7. Open Challenges and Emerging Directions
Key research frontiers are:
- Rigorous Theoretical Guarantees in General Settings: While regret bounds and Nash convergence are established in specific stochastic and zero-sum settings, extending these to large, partially observable, or multi-agent domains remains a major open problem (Auger, 2011).
- Automated Algorithm/Expression Discovery: Meta-MCTS approaches that optimize search components (such as exploration bonuses) via symbolic or neural search are producing promising empirical advances (Cazenave, 2024).
- Efficient High-Performance Implementations: Further improvement in batching, memory, and pipelined implementation, as well as adaptation to emerging GPU/TPU architectures, remains essential for scalability (Ragan et al., 27 Aug 2025, Cazenave, 2021).
- Hybridizations: The ongoing integration of MCTS with structured optimization, symbolic reasoning, and neural function approximation continues to define the state of the art in both practical and theoretical algorithm design (Świechowski et al., 2021, Busatto-Gaston et al., 2020).

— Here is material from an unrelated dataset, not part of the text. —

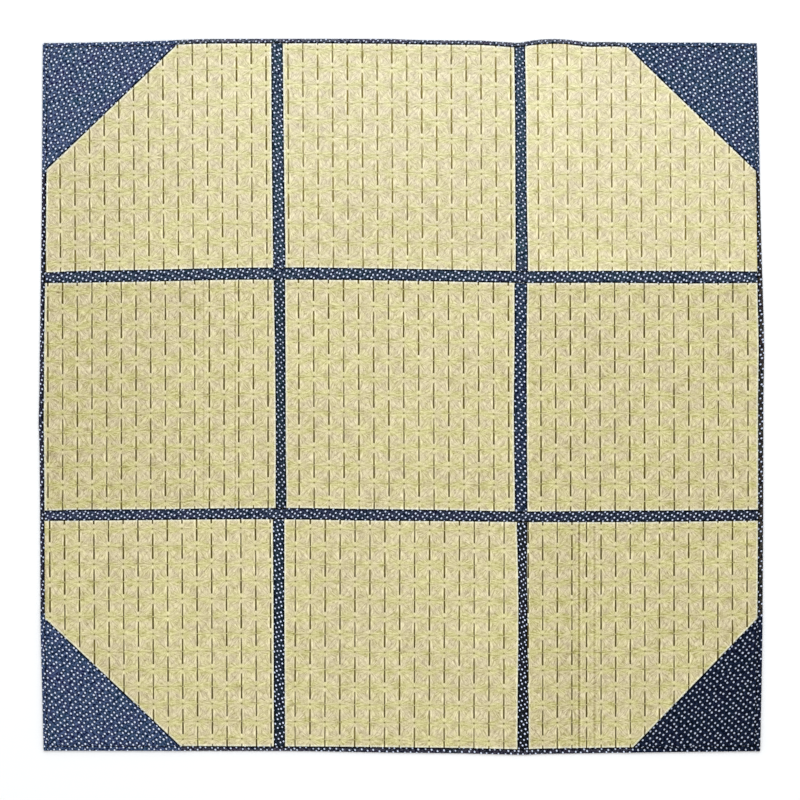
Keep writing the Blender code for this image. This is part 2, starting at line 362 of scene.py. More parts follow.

The Monte Carlo Tree Search algorithm has undergone extensive theoretical and practical development, enabling both domain-independent and highly tailored applications across decision-making and optimization. Systematic advances in parallelization, statistical estimation, abstraction, and heuristic integration continue to improve its efficiency, adaptability, and solution quality in large-scale and real-world problems (Mirsoleimani et al., 2016, Świechowski et al., 2021, Cazenave, 7 Oct 2025, Fu et al., 2023, Zhang et al., 2024).